Lets, not talk through indexes with suspicious methodology and serious flaws, on the reality in the ground. Azerbaijan has the biggest economy, largest reserves, largest budget, largest army, largest population, the access route to both Europe, Asia, Russia, Iran and Turkey, crisis resilient economy, the oil reserves to last more than 40 years and gas reserves to last around 100 years, Armenia has no chance but better to solve its issues with Azerbaijan and get rid of its ultra-nationalist and expansionist policies which are based on suspicioues, questionable, unproven historical arguments based on "armenian greatness".

by: RD
July 13, 2009 18:38
Atilla, no one denies corruption in Armenia. No country in the world is corruption free. However, if you ever bother reading the yearly corruption perception index (CPI), you will notice Azerbaijan is considered to be a much more corrupt nation than Armenia. Armenia is 109th from the top versus Azerbaijan in 158th position. Read the CPI at the following site: http://en.wikipedia.org/wiki/Corruption_Perceptions_Index
Having said this, my message was a message of sympathy to all those who cherish freedom of speech in Azerbaijan. Hence, you attacked the wrong topic. While you attack the wrong topic, the 800 oil companies in Azerbaijan that are all related to Ilham Aliev in one way or another, will squander more oil money while keeping your citizens in abject poverty. Steven Levine, author of Oil and Glory, deduces that Azerbaijan has missed the boat on using its petro dollars to build a non resource based economy.
RD

by: Atilla from: Paris
July 13, 2009 10:04
I don't see any problem with this video. It indeed shows that there is at least some level of democracy in Azerbaijan compared to Armenia ruled by a dictator elite regime which can kill its citizens and subject them to poverty, suffering and death through invasion of Azerbaijan's land for the sake of their own economic benefits. RD, I would recommend you to keep your recommendations for the dictator and ultra-nationalist economic and political Armenian elites both in armenia and in the world.

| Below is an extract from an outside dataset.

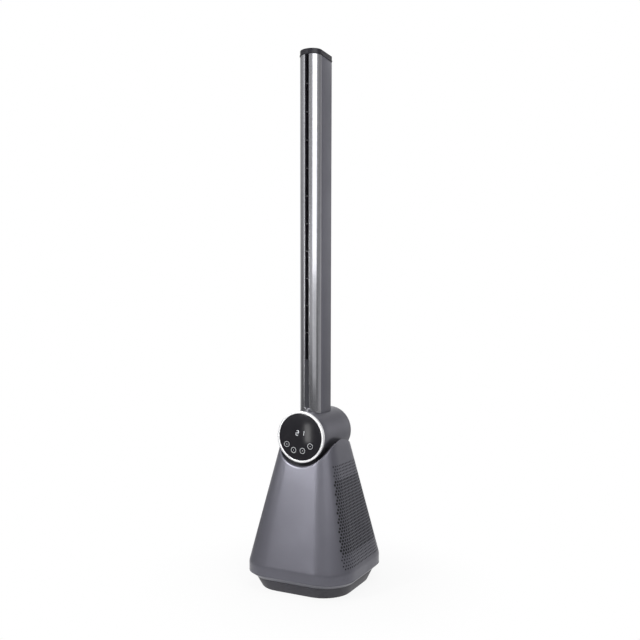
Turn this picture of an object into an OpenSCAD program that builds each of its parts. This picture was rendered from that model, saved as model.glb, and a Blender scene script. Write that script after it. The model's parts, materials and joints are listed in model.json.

by: Tim from: Sydney/Australia
July 13, 2009 03:58
Congratulations, very funny,however not funny enough to be arrested for.I support young Azeris but not Governments who act like asses.

by: alex from: USA
July 12, 2009 16:21
atlest there are some people in AZERBEDJIAN,are awaken that all there oil money is going in to a pokect of some head people,pooor Azeris

by: Konstantin from: Los Angeles
July 11, 2009 23:48
Sure, Azerbaijan and Armenia should talk, About their differences - Turkish Armenia
Refused be independent for Russian "volks"
That sent them once to Tbilisi and Media.
Russians make breed and fight them both.

As for Russian Imperial "humor", Donkey,
Like British "pork" and "catle' bulets,
Shooting at the both, Russia's popets
Name both Alexander's Persia perverts,
Expanding Russ as Alexander's monkeys.

Russian "Empire', like the Macedonians,
Expanding empire and sabotaging NABUKO
Surcomvents Europe with Great Britania
And Germano-Austria pacts of "sukas",
Rearing by Seas as Homo of Macedonia.

Konstantin.


by: Talibov from: Naxcivan
July 10, 2009 20:02
Adnan and Emin are the future of Azerbaijan. We are proud of them. Aliyev's Donkey regime will go down like so many dicatorships around the world. ISTEFA (RESIGN)

by: RD
July 10, 2009 19:26
This is such an accurate video. Azerbaijani leadership will squander its reserves on futile expenditures such as paying $15 million to buy flowers to celebrate Heydar Aliev's birthday, when millions of Azeris live in abject poverty and buying hundreds of millions of dollars of weapons from Israel instead of attempting to resolve differences with Armenia diplomatically instead of militarily. Compromise and diplomacy may be difficult but much less costly than war. Paul Collier estimates that war, besides what you spend on arms, costs a country over $64 billion dollars in destruction, economic loss, loss of life, investment etc. Best advice to Azerbaijani leadership is to use your petro dollars on your citizens and building your ecnonomy and country. When your oil is gone, you will return to more abject poverty than where you started.